I urge everyone to buy and mount genuine WINTER tires and shed those slippery all-season tires until next Spring. You may complain about the cost, but how much is even ONE lost life worth?

Jerry in Waldorf



This isn't a bad story idea, except for one thing: I did the exact same story last year. So let me ask you. Did you see that story, and even if you did should we do it again? Would we really be potentially saving lives? Or just boring you?

Monday, December 03, 2007

The Hard Goodbye

There were some sniffles on the WUSA news set this afternoon
as we covered the funeral of Sean Taylor. They were mostly (I think) mine.

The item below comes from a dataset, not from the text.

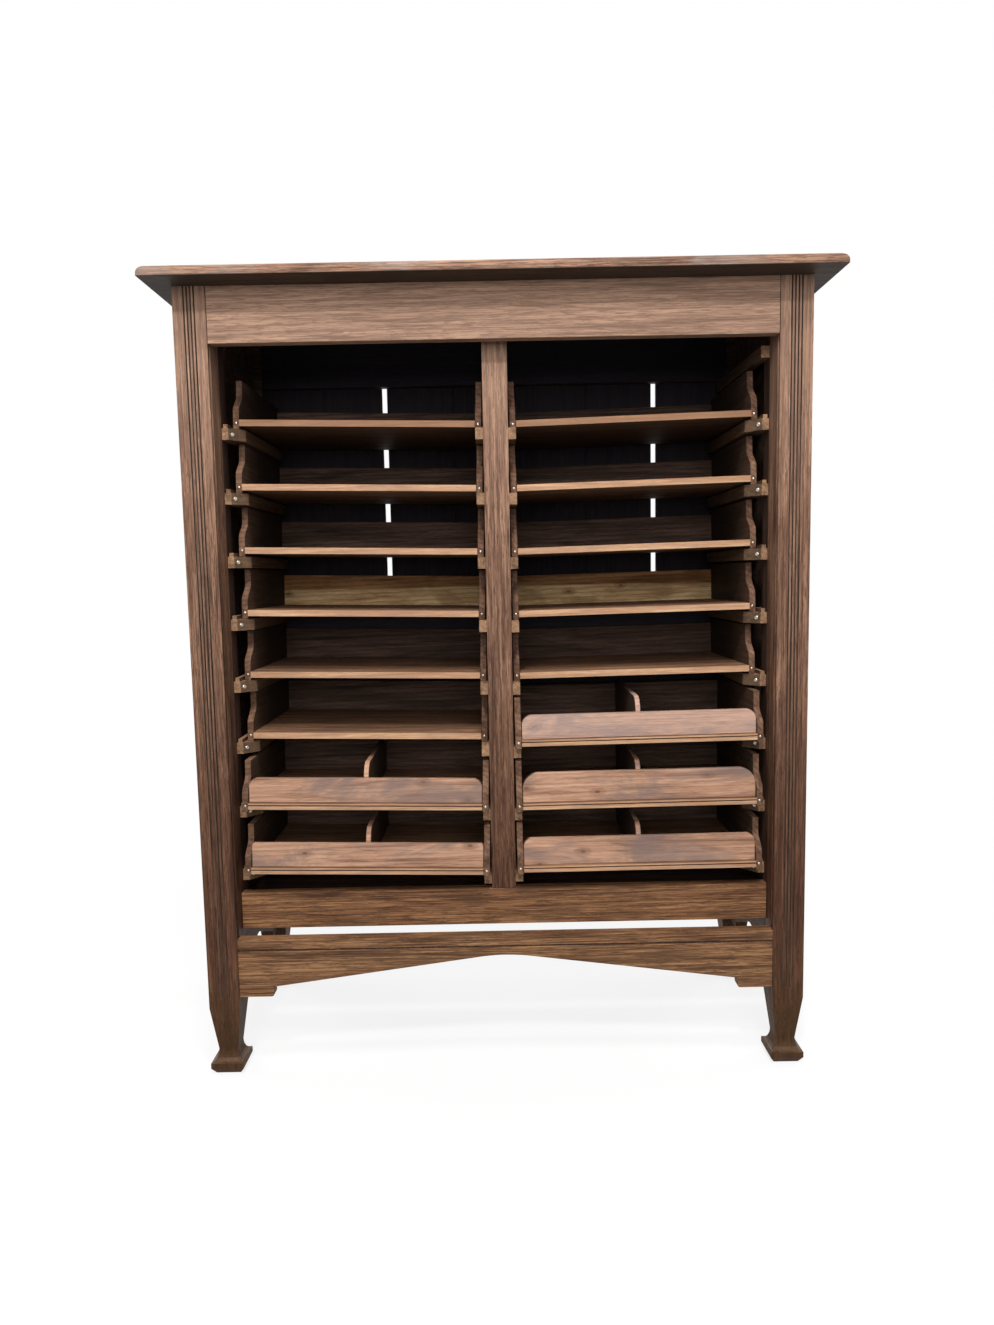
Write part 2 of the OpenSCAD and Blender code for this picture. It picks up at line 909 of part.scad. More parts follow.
module tray_front(bay, k) {
    i = k - plain_count(bay);
    w = inner_floor_w - 2 * board_fit;
    board_y = front_inset - floor_nose;
    divider_y = board_y + front_t + board_fit;
    divider_l = tray_d - tray_back_t - board_fit - divider_y;
    base_z = floor_top + board_fit;
    color(pine)
        at_tray(bay, k) {
            translate([side_t + board_fit, board_y, base_z])
                extrude_depth(front_t)
                    round_top_outline(w, front_heights[bay][i], front_radii[bay][i], front_radii[bay][i]);
            translate([(tray_w - divider_t) / 2, divider_y, base_z])
                extrude_across(divider_t)
                    divider_outline(divider_l);
        }
}

top_board();
front_left_post();
front_right_post();
rear_left_post();
rear_right_post();
top_rail();
lower_rail();
front_apron();
centre_stile();
rear_centre_stile();
left_side_rails();
right_side_rails();
left_side_panel();
right_side_panel();
back_rails();
upper_back_boards();
lower_back_boards();
bottom_board();
bottom_bearers();
carrier_battens();
left_bay_runners();
right_bay_runners();
runner_screws();
for (bay = [0:1])
    for (k = [0:rows - 1]) {
        tray_floor(bay, k);
        tray_walls(bay, k);
        if (has_front(bay, k))
            tray_front(bay, k);
    }
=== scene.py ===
"""Looks for a tray cabinet: an aged oak carcass with two bays of sliding pine trays.

Every board is a copy of its solid with eased edges, so that its arrises catch the light.
"""

import json
import math

import bmesh
import bpy
from bpy.props import FloatProperty, PointerProperty, StringProperty
from mathutils import Matrix, Vector


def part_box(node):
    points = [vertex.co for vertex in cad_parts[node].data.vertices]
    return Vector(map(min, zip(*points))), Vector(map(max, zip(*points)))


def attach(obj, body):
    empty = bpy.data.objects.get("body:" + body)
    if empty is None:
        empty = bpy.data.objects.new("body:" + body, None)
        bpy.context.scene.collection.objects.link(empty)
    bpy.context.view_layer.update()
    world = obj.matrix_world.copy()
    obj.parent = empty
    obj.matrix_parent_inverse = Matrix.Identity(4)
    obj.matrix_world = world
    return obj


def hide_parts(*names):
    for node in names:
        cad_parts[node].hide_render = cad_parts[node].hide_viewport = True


bl_info = {
    "name": "Tray cabinet",
    "version": (1, 0, 0),
    "blender": (4, 5, 0),
    "location": "View3D > Sidebar > Tray cabinet",
    "description": "Builds the finish of an oak tray cabinet around its solids",
    "category": "Object",
}

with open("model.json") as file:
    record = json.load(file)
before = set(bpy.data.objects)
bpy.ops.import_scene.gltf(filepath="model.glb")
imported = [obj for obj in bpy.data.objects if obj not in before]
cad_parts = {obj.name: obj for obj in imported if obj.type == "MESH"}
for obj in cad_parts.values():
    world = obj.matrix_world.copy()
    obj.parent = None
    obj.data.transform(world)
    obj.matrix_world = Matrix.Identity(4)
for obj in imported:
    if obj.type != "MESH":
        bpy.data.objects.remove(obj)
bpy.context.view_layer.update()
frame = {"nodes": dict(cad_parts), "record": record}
NODES = frame["nodes"]
BODIES = frame["record"]["behaviour"]["bodies"]
BODY_OF = {name: body for body, members in BODIES.items() for name in members}
MM = 0.001

# The trays of a bay are counted from the top. TRAYS holds each one's name and whether it has a
# front board, and two trays have a back of newer, paler pine.
BAYS = ("left", "right")
FRONTED = {"left": (7, 8), "right": (6, 7, 8)}
TRAYS = [(f"tray_{bay}_{row}", row in FRONTED[bay]) for bay in BAYS for row in range(1, 9)]
PALE_BACKS = ("tray_left_4", "tray_right_4")

# A piece's list of materials holds its main wood, then the wood of its eased edges, of its
# grooves, inner faces or back, and of its rubbed parts. The inner faces' wood is dark with
# painted shade, and the rubbed parts' pale wood is partly a painted highlight.
EDGE_WOOD, INSET_WOOD, RUBBED_HIGHLIT_WOOD = 1, 2, 3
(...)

How could you not weep when Taylor's girlfriend's sister came to the podium and cried for 5 minutes straight while she thanked Taylor and her sister for demonstrating the greatest feat of unconditional love she'd ever seen?

On the other hand, you had to laugh when Taylor's high school teammate and friend Buck Ortega mentioned that when the two first went spear fishing together, and Taylor seemed to be able to dive deep and resurface without blowing the water pressure from his ears, it was "the first time he knew "Sean wasn't totally human."

And how could you hold it back when a desperately shaken Lavar Arrington took the stage to speak his regrets about the things he never said enough to his friend Sean--and then went on to tell his former Redskin teammates how much he loved them?

After a week of mostly just talking about the death of this promising star football player, today we got the up-close-and-personal on what he meant to those who really knew Sean Taylor..described by his agent as a soft, loving man.

Yes, we could have done without Jesse Jackson's football metaphors for our overly violent society. ("Somebody got around our line and killed our safety!") Or, honestly, Joe Gibbs' proselytizing.

But heartfelt sentiments from people with broken hearts are what funerals are supposed to be about. To me, it didn't matter so much that thousands turned out to say goodbye to Sean Taylor. What counts is that Sean Taylor was well-loved, and those who knew him best cared enough to share just a fragment of that love with us today.